Scoop Jackson was very different from Wallace, he was a strong supporter of civil rights.
 
I would have to go with Ronald Reagan. The country was having economic problems and he was not capable of handling them.
The policies he used in the 1980s in championed in 1976 would have been a total disaster. Is interventionist policies in Central America so shortly after the Vietnam War would not have gone over well, people would be upset over the potential of the direct involvement of American troops.

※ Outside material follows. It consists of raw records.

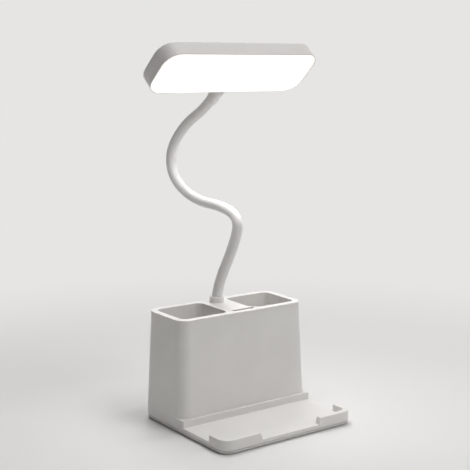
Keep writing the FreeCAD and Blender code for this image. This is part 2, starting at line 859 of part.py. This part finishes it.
# ---------------------------------------------------------------- head
def head_tilt():
    """Angle of the head's depth above the horizontal: the direction of the route's last run."""
    (a0, b0), (a1, b1) = neck_route[-2:]
    return math.degrees(math.atan2(b1 - b0, a0 - a1))


def place_head(shape):
    """From the head's own frame to its place at the end of the neck."""
    turned = shape.copy()
    turned.rotate(ORIGIN, Y_AXIS, head_twist)
    turned.rotate(ORIGIN, Z_AXIS, 180)
    turned.rotate(ORIGIN, X_AXIS, -head_tilt())
    turned.rotate(ORIGIN, Z_AXIS, neck_yaw)
    turned.translate(in_neck_plane(*neck_route[-1]))
    return turned


def head_block(inset, z0, z1):
    return block(-head_width / 2 + inset, head_width / 2 - inset, inset, head_depth - inset, z0, z1,
                 head_corner - inset)


def head_screw_places():
    x = led_board_size[0] / 2 - led_screw_inset
    return [(share * x, head_depth / 2) for share in (-1, -1 / 3, 1 / 3, 1)]


def clamp_screw_places():
    x = clamp_size[0] / 2 - clamp_screw_inset
    return [(-x, clamp_y), (x, clamp_y)]


def make_head_shell():
    shape = head_block(0, head_light_z, head_top_z)
    shape = round_edges(shape, head_round, lambda e: flat_at(e, head_top_z))
    shape = shape.cut(head_block(head_wall, head_light_z - over, head_roof_z))
    shape = shape.cut(head_block(head_lip, head_light_z - over, diffuser_top))
    shape = shape.cut(rod(stub_radius + seat_gap, V(0, -over, 0), V(0, head_wall + over, 0)))
    boss_end = head_roof_z + small_boss_sink
    clamp_top = clamp_bottom + clamp_size[2]
    screwed = [(place, led_board_top) for place in head_screw_places()]
    screwed += [(place, clamp_top) for place in clamp_screw_places()]
    for (x, y), bottom in screwed:
        shape = shape.fuse(upright(small_boss_radius, x, y, bottom, boss_end))
        shape = shape.cut(upright(small_screw_radius + screw_gap, x, y, bottom - over,
                                  head_roof_z + small_pilot_end))
    return one_solid(shape)


def make_neck_clamp():
    """Steel saddle that presses the neck's stub against the head's roof."""
    w, d, t = clamp_size
    y0 = clamp_y - d / 2
    shape = box(-w / 2, w / 2, y0, y0 + d, clamp_bottom, clamp_bottom + t)
    shape = shape.cut(rod(stub_radius + seat_gap, V(0, y0 - over, 0), V(0, y0 + d + over, 0)))
    for x, y in clamp_screw_places():
        shape = shape.cut(upright(small_screw_radius + screw_clearance, x, y, clamp_bottom - over,
                                  clamp_bottom + t + over))
    return one_solid(shape)


def make_clamp_screws():
    return screws(clamp_screw_places(), small_screw_radius, small_head_radius,
                  clamp_bottom - small_head_thick, clamp_bottom,
                  clamp_bottom + clamp_size[2] + clamp_screw_length)


def make_neck_stub():
    """Steel end of the neck, through the rear wall and under the clamp."""
    shape = rod(stub_radius, V(0, -stub_reach, 0), V(0, stub_length, 0))
    return one_solid(shape.cut(rod(stud_bore, V(0, -stub_reach - over, 0), V(0, stub_length + over, 0))))


def make_head_ferrule():
    """Tapered sleeve between the neck and the head's rear wall."""
    shape = Part.makeCone(ferrule_neck_radius, ferrule_head_radius, ferrule_length,
                          V(0, -ferrule_length, 0), Y_AXIS)
    return one_solid(shape.cut(rod(neck_radius + seat_gap, V(0, -ferrule_length - over, 0), V(0, over, 0))))


def make_diffuser():
    """Opal cover: a plate in the wall's rebate and a skirt that stands inside the wall."""
    plate = head_block(head_lip + seat_gap, diffuser_bottom, diffuser_top)
    skirt_top = diffuser_top + diffuser_skirt
    skirt = head_block(head_wall + seat_gap, diffuser_bottom, skirt_top)
    shape = plate.fuse(skirt)
    shape = shape.cut(head_block(head_wall + seat_gap + diffuser_skirt_wall, diffuser_top, skirt_top + over))
    return one_solid(shape.cut(box(-clamp_cut_x, clamp_cut_x, 0, head_depth / 2, diffuser_top,
                                   skirt_top + over)))


def make_led_board():
    w, d, _ = led_board_size
    y0 = head_depth / 2 - d / 2
    shape = box(-w / 2, w / 2, y0, y0 + d, led_board_bottom, led_board_top)
    shape = shape.cut(box(-clamp_cut_x, clamp_cut_x, y0 - over, stub_length + clamp_room,
                          led_board_bottom - over, led_board_top + over))
    for x, y in head_screw_places():
        shape = shape.cut(upright(small_screw_radius + screw_clearance, x, y, led_board_bottom - over,
                                  led_board_top + over))
    return one_solid(shape)


def make_leds():
    w, d, t = led_size
    pitch = (led_board_size[0] - 2 * led_margin) / (led_columns - 1)
    z1 = led_board_bottom
    leds = []
    for column in range(led_columns):
        x = (column - (led_columns - 1) / 2) * pitch
        for row in led_row_places:
            y = head_depth / 2 + row
            leds.append(box(x - w / 2, x + w / 2, y - d / 2, y + d / 2, z1 - t, z1))
    return Part.makeCompound(leds)


def make_led_screws():
    return screws(head_screw_places(), small_screw_radius, small_head_radius,
                  led_board_bottom - small_head_thick, led_board_bottom, led_board_top + led_screw_length)


# ---------------------------------------------------------------- export
BASE_NODES = {
    "base_housing": make_base_housing,
    "bottom_cover": make_bottom_cover,
    "foot_pad": make_foot_pad,
    "cover_screws": make_cover_screws,
    "cell": make_cell,
    "cell_foam": make_cell_foam,
    "counterweights": make_counterweights,
    "control_board": make_control_board,
    "board_screws": make_board_screws,
    "board_parts": make_board_parts,
    "usb_port": make_usb_port,
    "usb_tongue": make_usb_tongue,
    "lamp_plug": make_lamp_plug,
    "lamp_wire": make_lamp_wire,
    "cup_insert": make_cup_insert,
    "touch_electrode": make_touch_electrode,
    "neck_collar": make_neck_collar,
    "neck_stud": make_neck_stud,
    "neck_washer": make_neck_washer,
    "neck_nut": make_neck_nut,
}
HEAD_NODES = {
    "head_ferrule": make_head_ferrule,
    "neck_stub": make_neck_stub,
    "neck_clamp": make_neck_clamp,
    "clamp_screws": make_clamp_screws,
    "head_shell": make_head_shell,
    "diffuser": make_diffuser,
    "led_board": make_led_board,
    "leds": make_leds,
    "led_screws": make_led_screws,
}


def main():
    os.makedirs("parts", exist_ok=True)
    shapes = {name: make() for name, make in BASE_NODES.items()}
    for number in range(len(neck_joints) + 1):
        shapes["neck_sleeve_%d" % (number + 1)] = make_neck_sleeve(number)
        shapes["neck_core_%d" % (number + 1)] = make_neck_core(number)
    shapes.update({name: place_head(make()) for name, make in HEAD_NODES.items()})
    for name, shape in shapes.items():
        if not shape.isValid():
            print("NOT VALID", name)
        shape.exportStep("parts/%s.step" % name)
        print("%-16s %2d solids %10.1f mm3" % (name, len(shape.Solids), shape.Volume))
    for place in joint_places():
        centre, direction = point_and_direction(place)
        print("neck joint at %8.3f %8.3f %8.3f  along %7.4f %7.4f %7.4f"
              % (centre.x, centre.y, centre.z, direction.x, direction.y, direction.z))


main()
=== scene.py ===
"""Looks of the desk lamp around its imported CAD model: metres, X right, Y back, Z up."""

import json
import math

import bmesh
import bpy
import numpy as np
from mathutils import Matrix, Vector


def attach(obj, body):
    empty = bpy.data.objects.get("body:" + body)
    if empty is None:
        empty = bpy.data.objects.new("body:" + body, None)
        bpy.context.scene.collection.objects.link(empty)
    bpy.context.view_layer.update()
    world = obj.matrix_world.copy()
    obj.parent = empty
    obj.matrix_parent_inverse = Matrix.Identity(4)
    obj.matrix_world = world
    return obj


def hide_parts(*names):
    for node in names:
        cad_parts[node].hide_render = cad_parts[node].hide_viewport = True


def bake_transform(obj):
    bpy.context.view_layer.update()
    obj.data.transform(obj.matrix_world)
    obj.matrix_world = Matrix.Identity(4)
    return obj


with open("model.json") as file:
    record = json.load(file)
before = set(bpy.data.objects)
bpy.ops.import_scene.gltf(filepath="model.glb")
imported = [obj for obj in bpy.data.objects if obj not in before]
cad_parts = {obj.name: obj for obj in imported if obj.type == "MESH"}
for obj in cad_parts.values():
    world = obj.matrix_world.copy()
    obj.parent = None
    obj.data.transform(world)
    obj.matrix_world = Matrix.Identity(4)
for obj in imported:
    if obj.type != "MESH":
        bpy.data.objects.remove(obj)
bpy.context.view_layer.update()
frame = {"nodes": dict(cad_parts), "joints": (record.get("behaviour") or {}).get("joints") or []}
nodes = frame["nodes"]

# ---------------------------------------------------------------- camera values
# from the base's edges in the 470 x 470 picture; angles in degrees
IMAGE_SIZE = 470
FOCAL_PIXELS = 1110.2
SENSOR_MM = 36.0
CAMERA_AZIMUTH = -36.33          # negative is from the left of the front
CAMERA_ELEVATION = 10.01
CAMERA_ROLL = 0.30
CAMERA_DISTANCE = 1.0455
CAMERA_TARGET = Vector((0.0, 0.0215, 0.17535))
CAMERA_REACH = 50

# ---------------------------------------------------------------- gooseneck values
# the route's corners in the neck's own upright plane, as the CAD model has them
NECK_YAW = math.radians(5.5)
COLLAR_Y = 0.051
RIM_TOP = 0.105
NECK_RADIUS = 0.005
NECK_ROUTE = [
    (0.0, 0.0),
    (0.0, 0.0143),
    (-0.0266, 0.0631),
    (-0.0318, 0.0858),
    (-0.0111, 0.0947),
    (0.0341, 0.0965),
    (0.0672, 0.1139),
    (0.0724, 0.1415),
    (0.0478, 0.1702),
    (0.0146, 0.1884),
    (-0.0049, 0.2083),
]
RING_SIDES = 36
RINGS_PER_RUN = 24
END_INSET = 2                    # points of the line left out at each end

# ---------------------------------------------------------------- material values
# a noise's useful range, and the sockets of a colour Mix node
NOISE_LOW = 0.3
NOISE_HIGH = 0.7
NOISE_DETAIL = 3.0
NOISE_ROUGHNESS = 0.5
MIX_FACTOR, MIX_A, MIX_B, MIX_RESULT = 0, 6, 7, 2

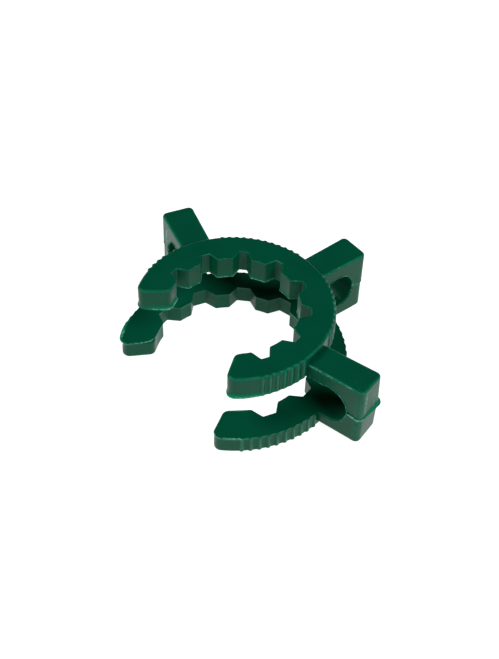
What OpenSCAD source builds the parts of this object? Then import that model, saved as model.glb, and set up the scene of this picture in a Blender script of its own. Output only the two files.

I would also say Reagan, but for slightly different reasons. The economic turmoils of the second half of the decade would have likely meant that he'd have resorted to the cultural warrior card, which may well have succeeded (given his political and electioneering skills) in getting him a second term, particularly if the Democrats nominate someone with a 'liberal elitist' image in 1980. A 1977-1985 Reagan presidency could very easily have been worse from a left-wing POV than the one in OTL.
 
No goddamn way Mathais beats Reagan in California, and Wallace would win at least Alabama, if not a comparable amount of the south as Carter

Also the worst scenario/president is this:
Mathais runs as a Republican, splitting the vote for Ford in several states, causing a narrow Reagan victory. Meanwhile, either Frank Church gets started earlier or Henry M. Jackson gives a shit in Iowa/New Hampshire and the ABC (anyone but Carter) movement succeeds. However, in order to appease the South, they pick Edwin Edwards (who gave Louisiana's delegates to Jerry Brown OTL) because Democrats take about four losses from one issue to actually change. Mathais runs third-party, and the McCarthy and Maddox campaigns actually pick up a little bit more. Mathais wins Vermont or something, and McCarthy picks up Alaska (left-libertarianism ftw), the Electoral College stalls, and because Democrats owned congress in '76, Edwards and his running mate still win. Still, he loses the EC and PV, and didn't win a single contest in the '76 primary, so he's seen as illegitimate before he even enters congress. Even with Carter's hand, he probably fucks up enough with corruption it screws over the Democrats, forever.